Only a number is required: how many lines of the material contain the word "origin"?

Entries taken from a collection
********************

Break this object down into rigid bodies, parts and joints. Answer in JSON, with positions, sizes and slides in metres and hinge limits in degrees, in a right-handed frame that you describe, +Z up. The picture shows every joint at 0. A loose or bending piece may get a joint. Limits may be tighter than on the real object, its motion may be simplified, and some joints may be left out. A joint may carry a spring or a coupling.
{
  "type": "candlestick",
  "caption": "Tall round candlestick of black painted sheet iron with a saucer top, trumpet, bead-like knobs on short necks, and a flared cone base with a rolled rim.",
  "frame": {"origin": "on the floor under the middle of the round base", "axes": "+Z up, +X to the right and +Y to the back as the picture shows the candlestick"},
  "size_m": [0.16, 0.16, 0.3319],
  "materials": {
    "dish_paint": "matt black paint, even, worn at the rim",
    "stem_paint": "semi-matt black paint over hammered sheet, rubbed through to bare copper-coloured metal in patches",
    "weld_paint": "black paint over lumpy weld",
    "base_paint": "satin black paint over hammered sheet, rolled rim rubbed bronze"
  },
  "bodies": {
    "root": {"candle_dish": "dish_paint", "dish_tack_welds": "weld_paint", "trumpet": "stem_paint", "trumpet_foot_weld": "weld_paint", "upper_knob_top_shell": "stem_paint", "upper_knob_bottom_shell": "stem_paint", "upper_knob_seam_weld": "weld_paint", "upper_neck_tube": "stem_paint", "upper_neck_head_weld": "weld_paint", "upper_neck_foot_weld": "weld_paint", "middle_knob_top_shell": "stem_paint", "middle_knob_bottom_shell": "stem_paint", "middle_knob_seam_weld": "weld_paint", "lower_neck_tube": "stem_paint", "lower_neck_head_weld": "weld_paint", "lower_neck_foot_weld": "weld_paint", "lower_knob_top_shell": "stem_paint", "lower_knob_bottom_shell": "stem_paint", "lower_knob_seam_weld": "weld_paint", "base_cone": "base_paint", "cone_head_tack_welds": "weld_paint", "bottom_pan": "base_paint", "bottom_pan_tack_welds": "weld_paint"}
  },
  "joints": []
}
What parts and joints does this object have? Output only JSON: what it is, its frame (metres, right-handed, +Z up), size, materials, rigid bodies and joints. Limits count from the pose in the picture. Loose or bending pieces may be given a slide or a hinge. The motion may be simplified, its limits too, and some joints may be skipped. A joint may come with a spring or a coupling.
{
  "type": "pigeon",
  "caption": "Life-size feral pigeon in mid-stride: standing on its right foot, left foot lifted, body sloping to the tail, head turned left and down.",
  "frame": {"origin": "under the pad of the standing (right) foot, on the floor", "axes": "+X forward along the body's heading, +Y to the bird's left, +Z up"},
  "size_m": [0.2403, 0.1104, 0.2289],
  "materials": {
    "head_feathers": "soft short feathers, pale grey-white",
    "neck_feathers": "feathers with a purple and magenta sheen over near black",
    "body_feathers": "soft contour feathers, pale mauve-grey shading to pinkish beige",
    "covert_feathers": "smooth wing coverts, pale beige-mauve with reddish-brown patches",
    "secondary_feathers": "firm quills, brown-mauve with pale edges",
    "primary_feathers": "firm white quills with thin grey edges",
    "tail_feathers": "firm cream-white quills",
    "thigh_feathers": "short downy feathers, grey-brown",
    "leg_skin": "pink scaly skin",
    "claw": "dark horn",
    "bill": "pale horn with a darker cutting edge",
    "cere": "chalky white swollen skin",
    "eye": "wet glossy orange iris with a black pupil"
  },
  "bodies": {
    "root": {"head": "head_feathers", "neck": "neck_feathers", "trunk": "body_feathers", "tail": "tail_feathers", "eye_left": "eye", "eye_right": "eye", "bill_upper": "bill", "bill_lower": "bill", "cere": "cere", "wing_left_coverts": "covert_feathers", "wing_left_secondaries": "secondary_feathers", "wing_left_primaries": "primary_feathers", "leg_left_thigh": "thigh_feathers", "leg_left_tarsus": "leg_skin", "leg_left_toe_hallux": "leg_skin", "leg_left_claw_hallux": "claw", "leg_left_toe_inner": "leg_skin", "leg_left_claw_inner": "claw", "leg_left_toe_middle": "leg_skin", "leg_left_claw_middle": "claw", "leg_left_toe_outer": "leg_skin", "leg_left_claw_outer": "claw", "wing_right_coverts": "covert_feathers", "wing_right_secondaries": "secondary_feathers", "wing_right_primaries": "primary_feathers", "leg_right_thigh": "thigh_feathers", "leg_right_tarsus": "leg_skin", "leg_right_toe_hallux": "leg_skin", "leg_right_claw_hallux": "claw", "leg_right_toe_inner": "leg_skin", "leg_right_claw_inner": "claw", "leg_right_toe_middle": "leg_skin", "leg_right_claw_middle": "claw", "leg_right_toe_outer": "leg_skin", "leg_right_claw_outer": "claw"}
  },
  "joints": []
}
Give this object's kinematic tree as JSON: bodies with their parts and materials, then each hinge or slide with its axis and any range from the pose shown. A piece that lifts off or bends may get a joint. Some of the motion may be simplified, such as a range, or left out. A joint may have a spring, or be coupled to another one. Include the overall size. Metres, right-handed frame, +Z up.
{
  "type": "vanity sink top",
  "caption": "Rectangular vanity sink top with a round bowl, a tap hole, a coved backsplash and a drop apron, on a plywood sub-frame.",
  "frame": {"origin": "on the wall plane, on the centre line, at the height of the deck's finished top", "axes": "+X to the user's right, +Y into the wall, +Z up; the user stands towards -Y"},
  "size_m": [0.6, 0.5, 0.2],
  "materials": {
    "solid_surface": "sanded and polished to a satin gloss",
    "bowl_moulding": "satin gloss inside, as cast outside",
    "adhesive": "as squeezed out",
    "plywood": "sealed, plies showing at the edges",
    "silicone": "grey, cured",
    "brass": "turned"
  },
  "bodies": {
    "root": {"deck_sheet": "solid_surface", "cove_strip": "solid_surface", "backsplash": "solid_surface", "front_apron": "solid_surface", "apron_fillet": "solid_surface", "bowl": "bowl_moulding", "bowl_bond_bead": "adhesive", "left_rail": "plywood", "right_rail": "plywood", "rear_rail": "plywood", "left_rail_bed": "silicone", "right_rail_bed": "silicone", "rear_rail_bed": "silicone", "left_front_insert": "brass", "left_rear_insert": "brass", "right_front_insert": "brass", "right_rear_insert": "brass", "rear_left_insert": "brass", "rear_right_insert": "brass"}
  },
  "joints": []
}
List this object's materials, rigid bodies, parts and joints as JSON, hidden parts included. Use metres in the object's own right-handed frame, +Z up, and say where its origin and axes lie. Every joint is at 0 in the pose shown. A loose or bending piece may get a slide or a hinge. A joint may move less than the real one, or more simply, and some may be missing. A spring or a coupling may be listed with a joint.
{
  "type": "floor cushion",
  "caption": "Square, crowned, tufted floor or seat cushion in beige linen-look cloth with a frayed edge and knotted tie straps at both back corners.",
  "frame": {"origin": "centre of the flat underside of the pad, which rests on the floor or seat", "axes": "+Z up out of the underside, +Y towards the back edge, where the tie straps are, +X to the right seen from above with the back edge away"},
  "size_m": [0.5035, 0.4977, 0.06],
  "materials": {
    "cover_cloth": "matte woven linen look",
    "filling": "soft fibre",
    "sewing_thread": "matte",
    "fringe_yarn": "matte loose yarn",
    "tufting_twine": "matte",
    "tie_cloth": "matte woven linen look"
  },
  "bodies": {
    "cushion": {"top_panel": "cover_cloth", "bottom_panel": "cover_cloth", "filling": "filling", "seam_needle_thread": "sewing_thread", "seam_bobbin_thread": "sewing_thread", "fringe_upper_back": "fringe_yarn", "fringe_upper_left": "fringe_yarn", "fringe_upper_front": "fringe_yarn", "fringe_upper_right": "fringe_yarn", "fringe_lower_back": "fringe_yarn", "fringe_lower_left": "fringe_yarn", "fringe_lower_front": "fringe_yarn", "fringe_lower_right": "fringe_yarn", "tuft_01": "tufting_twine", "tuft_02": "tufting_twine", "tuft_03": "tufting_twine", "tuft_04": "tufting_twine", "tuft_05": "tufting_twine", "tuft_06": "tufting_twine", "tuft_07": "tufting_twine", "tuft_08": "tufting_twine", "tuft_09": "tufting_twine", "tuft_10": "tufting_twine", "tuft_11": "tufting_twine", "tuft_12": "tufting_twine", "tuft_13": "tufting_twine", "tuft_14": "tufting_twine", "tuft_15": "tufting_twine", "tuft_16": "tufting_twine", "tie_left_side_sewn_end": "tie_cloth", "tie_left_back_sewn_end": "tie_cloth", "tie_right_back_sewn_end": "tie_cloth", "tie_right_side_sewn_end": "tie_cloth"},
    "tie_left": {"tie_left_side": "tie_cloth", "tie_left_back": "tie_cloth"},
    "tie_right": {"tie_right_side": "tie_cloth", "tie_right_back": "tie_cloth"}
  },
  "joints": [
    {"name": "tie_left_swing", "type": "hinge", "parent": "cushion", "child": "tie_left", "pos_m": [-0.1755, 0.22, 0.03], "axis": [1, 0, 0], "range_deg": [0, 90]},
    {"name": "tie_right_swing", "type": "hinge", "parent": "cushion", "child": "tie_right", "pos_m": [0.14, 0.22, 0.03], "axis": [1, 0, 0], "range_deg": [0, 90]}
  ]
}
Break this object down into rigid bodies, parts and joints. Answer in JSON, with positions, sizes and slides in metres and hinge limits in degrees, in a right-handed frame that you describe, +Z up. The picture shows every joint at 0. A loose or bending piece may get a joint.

********************

**RESULT FOR THIS TASK**
5